Mechanism	Description	Malware Category Affinity	Mitigation Focus
Phishing	Social engineering via electronic communication	All categories; especially trojans and infostealers	Email authentication, user training, attachment sandboxing
Supply Chain	Compromise of trusted software distribution	Sophisticated trojans, rootkits, wipers	SBOM verification, code signing, vendor risk management
Drive-by	Automated exploitation via web browsing	Cryptominers, infostealers, trojan downloaders	Browser isolation, exploit mitigation, patch management

Cloud-Native and Edge Attack Surface Expansion

The migration to cloud-native architectures has fundamentally altered malware operational constraints and opportunities:

Expanded privilege boundaries: Kubernetes cluster compromise grants lateral movement across namespaces and potentially cloud accounts via service account tokens
Metadata service exploitation: The Instance Metadata Service (IMDSv1/v2) provides credentials that, if extracted, enable malware to operate with cloud-native legitimacy
Serverless abuse: Lambda functions and similar constructs offer cost-free (to attacker) compute for cryptomining, password cracking, and proxy operations
Edge as persistence: CDN edge nodes and IoT firmware provide geographically distributed, long-lived infrastructure resistant to takedown

Analysts must develop cloud-native behavioral baselines recognizing that legitimate administrative automation (Terraform apply, kubectl exec, AWS Systems Manager) and attacker actions may be syntactically identical. Detection shifts to outcome anomaly—unexpected resource provisioning, data access patterns, or cross-account role assumptions—rather than signature matching.

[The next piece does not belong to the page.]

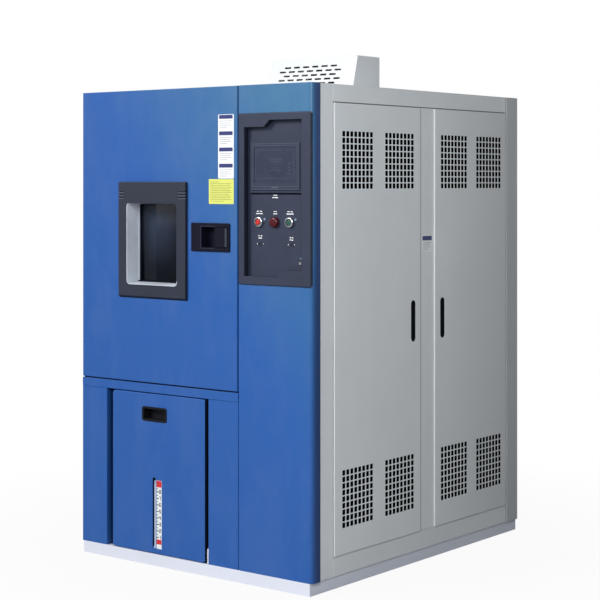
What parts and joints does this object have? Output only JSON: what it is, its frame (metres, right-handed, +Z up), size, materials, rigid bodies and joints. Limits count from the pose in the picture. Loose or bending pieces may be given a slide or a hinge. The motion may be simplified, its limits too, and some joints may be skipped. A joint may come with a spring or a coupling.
{
  "type": "environmental test chamber",
  "caption": "Floor-standing climatic test cabinet with a glazed insulated door, control column, water drawer, perforated side doors and a roof hood over the fan.",
  "frame": {"origin": "middle of the cabinet's base, on the floor", "axes": "+Z up, +X to the right and +Y to the back, seen from in front of the glazed door"},
  "size_m": [1.153, 1.412, 1.976],
  "materials": {
    "plinth_paint": "satin powder coat",
    "grey_paint": "fine textured powder coat",
    "blue_paint": "fine textured powder coat",
    "primer": "zinc plated",
    "device_plastic": "fine grain",
    "stainless": "brushed",
    "foam": "rigid foam",
    "rubber": "matt",
    "aluminium": "mill finish",
    "motor_paint": "satin black",
    "black_plastic": "fine grain",
    "slate_plastic": "fine grain",
    "screen_glass": "glossy",
    "white_plastic": "satin",
    "reveal_plastic": "satin",
    "window_glass": "clear",
    "clear_tube": "clear acrylic",
    "steel": "plated",
    "chrome": "polished",
    "red_plastic": "glossy",
    "green_plastic": "glossy",
    "lamp_lens": "glossy"
  },
  "bodies": {
    "cabinet": {"air_baffle": "stainless", "alarm_lamp": "lamp_lens", "base_plinth": "plinth_paint", "cabinet_hinges": "steel", "cable_port_sleeve": "white_plastic", "chamber_gasket": "rubber", "chamber_insulation": "foam", "compressor": "motor_paint", "condenser_coil": "aluminium", "condenser_shroud": "motor_paint", "control_bezel": "slate_plastic", "cross_rail": "blue_paint", "drawer_slides": "primer", "electrical_plate": "device_plastic", "evaporator_coil": "aluminium", "fan_motor": "motor_paint", "front_column": "blue_paint", "front_pillars": "blue_paint", "heater_coil": "stainless", "inner_frame": "primer", "inner_liner": "stainless", "instrument_plate": "slate_plastic", "latch_keeper": "steel", "left_side_panel": "grey_paint", "panel_fittings": "chrome", "rear_panel": "grey_paint", "right_side_frame": "grey_paint", "roof_hood": "grey_paint", "roof_panel": "grey_paint", "screen_frame": "slate_plastic", "screen_glass": "screen_glass", "shelf_rails": "stainless", "shelves": "stainless", "side_door_pins": "steel", "throat_frame": "stainless"},
    "main_door": {"door_skin": "blue_paint", "door_insulation": "foam", "door_inner_panel": "stainless", "window_bezel": "black_plastic", "window_reveal": "reveal_plastic", "window_glass": "window_glass", "latch_housing": "black_plastic", "door_hinges": "steel"},
    "latch_paddle": {"latch_paddle": "black_plastic"},
    "latch_tongue": {"latch_tongue": "steel"},
    "water_drawer": {"drawer_front": "blue_paint", "handle_cup": "black_plastic", "sight_tube": "clear_tube", "level_scale": "white_plastic", "water_tank": "stainless"},
    "side_door_front": {"side_door_front": "grey_paint", "pull_cup_front": "black_plastic"},
    "side_door_rear": {"side_door_rear": "grey_paint", "pull_cup_rear": "black_plastic"},
    "circulation_fan": {"fan_impeller": "aluminium"},
    "condenser_fan": {"condenser_fan": "black_plastic"},
    "stop_button": {"stop_button": "red_plastic"},
    "start_button": {"start_button": "green_plastic"},
    "key_barrel": {"key_barrel": "steel"},
    "cable_port_plug": {"cable_port_plug": "rubber"}
  },
  "joints": [
    {"name": "main_door_hinge", "type": "hinge", "parent": "cabinet", "child": "main_door", "pos_m": [-0.577, -0.65, 1.245], "axis": [0, 0, -1], "range_deg": [0, 110]},
    {"name": "latch_paddle_pivot", "type": "hinge", "parent": "main_door", "child": "latch_paddle", "pos_m": [0.17, -0.702, 1.2475], "axis": [0, 0, 1], "range_deg": [0, 30], "stiffness_Nm_per_rad": 0.3},
    {"name": "latch_tongue_slide", "type": "slide", "parent": "main_door", "child": "latch_tongue", "axis": [-1, 0, 0], "range_m": [0, 0.01]},
    {"name": "water_drawer_slide", "type": "slide", "parent": "cabinet", "child": "water_drawer", "axis": [0, -1, 0], "range_m": [0, 0.33]},
    {"name": "side_door_front_hinge", "type": "hinge", "parent": "cabinet", "child": "side_door_front", "pos_m": [0.564, -0.563, 0.925], "axis": [0, 0, -1], "range_deg": [0, 110]},
    {"name": "side_door_rear_hinge", "type": "hinge", "parent": "cabinet", "child": "side_door_rear", "pos_m": [0.564, 0.598, 0.925], "axis": [0, 0, 1], "range_deg": [0, 110]},
    {"name": "circulation_fan_spin", "type": "hinge", "parent": "cabinet", "child": "circulation_fan", "pos_m": [-0.156, 0.305, 1.62], "axis": [0, 0, 1], "continuous": true},
    {"name": "condenser_fan_spin", "type": "hinge", "parent": "cabinet", "child": "condenser_fan", "pos_m": [-0.17, 0.555, 0.345], "axis": [0, 1, 0], "continuous": true},
    {"name": "stop_button_travel", "type": "slide", "parent": "cabinet", "child": "stop_button", "axis": [0, 1, 0], "range_m": [0, 0.003], "stiffness_N_per_m": 300},
    {"name": "start_button_travel", "type": "slide", "parent": "cabinet", "child": "start_button", "axis": [0, 1, 0], "range_m": [0, 0.003], "stiffness_N_per_m": 300},
    {"name": "key_barrel_turn", "type": "hinge", "parent": "cabinet", "child": "key_barrel", "pos_m": [0.505, -0.677, 1.163], "axis": [0, 1, 0], "range_deg": [0, 90]},
    {"name": "cable_port_plug_pull", "type": "slide", "parent": "cabinet", "child": "cable_port_plug", "axis": [-1, 0, 0], "range_m": [0, 0.12]}
  ],
  "couplings": [
    {"joint": "latch_tongue_slide", "follows": "latch_paddle_pivot", "m_per_rad": 0.019}
  ]
}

The frameworks established in this section—behavioral classification via ATT&CK, structured characterization through MAEC, attribution via the Diamond Model, and environment-adapted kill chain analysis—provide the shared mental models necessary for the technical depth that follows. Consistent application of these taxonomies enables effective communication across analysis teams, automated tooling integration, and strategic defensive prioritization aligned with actual threat actor capabilities rather than historical artifact categories.